TASK TO CARRY OUT:
Provide an exact reproduction of every entry.

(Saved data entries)
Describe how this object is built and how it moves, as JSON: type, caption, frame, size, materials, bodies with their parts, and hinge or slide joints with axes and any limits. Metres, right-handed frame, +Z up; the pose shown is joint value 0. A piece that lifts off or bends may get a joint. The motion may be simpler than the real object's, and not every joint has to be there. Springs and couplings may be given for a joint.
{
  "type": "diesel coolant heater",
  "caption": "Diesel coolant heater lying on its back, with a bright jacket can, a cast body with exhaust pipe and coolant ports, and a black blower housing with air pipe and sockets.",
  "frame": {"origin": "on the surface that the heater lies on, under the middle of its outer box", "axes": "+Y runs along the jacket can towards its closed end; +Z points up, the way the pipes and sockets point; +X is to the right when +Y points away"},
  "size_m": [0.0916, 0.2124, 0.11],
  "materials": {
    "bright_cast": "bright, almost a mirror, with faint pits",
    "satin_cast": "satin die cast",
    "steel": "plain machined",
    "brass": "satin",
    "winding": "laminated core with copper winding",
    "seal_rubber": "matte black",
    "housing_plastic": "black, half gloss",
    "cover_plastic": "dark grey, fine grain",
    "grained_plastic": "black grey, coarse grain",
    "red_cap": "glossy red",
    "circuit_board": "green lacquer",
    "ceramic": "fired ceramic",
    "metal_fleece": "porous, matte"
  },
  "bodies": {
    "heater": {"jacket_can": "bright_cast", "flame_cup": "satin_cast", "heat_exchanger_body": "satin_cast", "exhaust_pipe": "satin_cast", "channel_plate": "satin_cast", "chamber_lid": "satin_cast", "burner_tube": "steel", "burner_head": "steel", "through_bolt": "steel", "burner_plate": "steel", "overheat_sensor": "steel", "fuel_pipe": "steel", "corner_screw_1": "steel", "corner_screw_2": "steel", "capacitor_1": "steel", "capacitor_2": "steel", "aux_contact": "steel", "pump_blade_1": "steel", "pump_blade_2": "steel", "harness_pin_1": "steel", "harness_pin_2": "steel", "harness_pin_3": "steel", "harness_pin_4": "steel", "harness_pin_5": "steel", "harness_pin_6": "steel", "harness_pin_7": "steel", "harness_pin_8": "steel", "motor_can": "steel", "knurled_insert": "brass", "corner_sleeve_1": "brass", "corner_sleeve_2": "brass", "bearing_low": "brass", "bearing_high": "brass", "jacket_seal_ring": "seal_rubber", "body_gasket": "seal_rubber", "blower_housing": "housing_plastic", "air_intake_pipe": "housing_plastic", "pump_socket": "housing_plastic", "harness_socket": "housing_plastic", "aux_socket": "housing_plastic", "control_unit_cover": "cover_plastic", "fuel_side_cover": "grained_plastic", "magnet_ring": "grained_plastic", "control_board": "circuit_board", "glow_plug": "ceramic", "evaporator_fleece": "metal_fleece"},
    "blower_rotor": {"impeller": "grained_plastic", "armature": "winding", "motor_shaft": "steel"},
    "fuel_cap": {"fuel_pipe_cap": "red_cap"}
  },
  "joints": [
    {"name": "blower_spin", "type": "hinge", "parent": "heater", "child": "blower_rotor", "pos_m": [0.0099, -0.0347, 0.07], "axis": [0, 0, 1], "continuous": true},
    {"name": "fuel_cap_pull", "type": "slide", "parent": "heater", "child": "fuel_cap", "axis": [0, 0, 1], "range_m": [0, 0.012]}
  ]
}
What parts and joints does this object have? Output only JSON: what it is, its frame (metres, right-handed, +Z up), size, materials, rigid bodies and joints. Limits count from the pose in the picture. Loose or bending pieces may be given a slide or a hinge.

ANSWER TO THIS TASK:
Describe how this object is built and how it moves, as JSON: type, caption, frame, size, materials, bodies with their parts, and hinge or slide joints with axes and any limits. Metres, right-handed frame, +Z up; the pose shown is joint value 0. A piece that lifts off or bends may get a joint. The motion may be simpler than the real object's, and not every joint has to be there. Springs and couplings may be given for a joint.
{
  "type": "diesel coolant heater",
  "caption": "Diesel coolant heater lying on its back, with a bright jacket can, a cast body with exhaust pipe and coolant ports, and a black blower housing with air pipe and sockets.",
  "frame": {"origin": "on the surface that the heater lies on, under the middle of its outer box", "axes": "+Y runs along the jacket can towards its closed end; +Z points up, the way the pipes and sockets point; +X is to the right when +Y points away"},
  "size_m": [0.0916, 0.2124, 0.11],
  "materials": {
    "bright_cast": "bright, almost a mirror, with faint pits",
    "satin_cast": "satin die cast",
    "steel": "plain machined",
    "brass": "satin",
    "winding": "laminated core with copper winding",
    "seal_rubber": "matte black",
    "housing_plastic": "black, half gloss",
    "cover_plastic": "dark grey, fine grain",
    "grained_plastic": "black grey, coarse grain",
    "red_cap": "glossy red",
    "circuit_board": "green lacquer",
    "ceramic": "fired ceramic",
    "metal_fleece": "porous, matte"
  },
  "bodies": {
    "heater": {"jacket_can": "bright_cast", "flame_cup": "satin_cast", "heat_exchanger_body": "satin_cast", "exhaust_pipe": "satin_cast", "channel_plate": "satin_cast", "chamber_lid": "satin_cast", "burner_tube": "steel", "burner_head": "steel", "through_bolt": "steel", "burner_plate": "steel", "overheat_sensor": "steel", "fuel_pipe": "steel", "corner_screw_1": "steel", "corner_screw_2": "steel", "capacitor_1": "steel", "capacitor_2": "steel", "aux_contact": "steel", "pump_blade_1": "steel", "pump_blade_2": "steel", "harness_pin_1": "steel", "harness_pin_2": "steel", "harness_pin_3": "steel", "harness_pin_4": "steel", "harness_pin_5": "steel", "harness_pin_6": "steel", "harness_pin_7": "steel", "harness_pin_8": "steel", "motor_can": "steel", "knurled_insert": "brass", "corner_sleeve_1": "brass", "corner_sleeve_2": "brass", "bearing_low": "brass", "bearing_high": "brass", "jacket_seal_ring": "seal_rubber", "body_gasket": "seal_rubber", "blower_housing": "housing_plastic", "air_intake_pipe": "housing_plastic", "pump_socket": "housing_plastic", "harness_socket": "housing_plastic", "aux_socket": "housing_plastic", "control_unit_cover": "cover_plastic", "fuel_side_cover": "grained_plastic", "magnet_ring": "grained_plastic", "control_board": "circuit_board", "glow_plug": "ceramic", "evaporator_fleece": "metal_fleece"},
    "blower_rotor": {"impeller": "grained_plastic", "armature": "winding", "motor_shaft": "steel"},
    "fuel_cap": {"fuel_pipe_cap": "red_cap"}
  },
  "joints": [
    {"name": "blower_spin", "type": "hinge", "parent": "heater", "child": "blower_rotor", "pos_m": [0.0099, -0.0347, 0.07], "axis": [0, 0, 1], "continuous": true},
    {"name": "fuel_cap_pull", "type": "slide", "parent": "heater", "child": "fuel_cap", "axis": [0, 0, 1], "range_m": [0, 0.012]}
  ]
}
What parts and joints does this object have? Output only JSON: what it is, its frame (metres, right-handed, +Z up), size, materials, rigid bodies and joints. Limits count from the pose in the picture. Loose or bending pieces may be given a slide or a hinge.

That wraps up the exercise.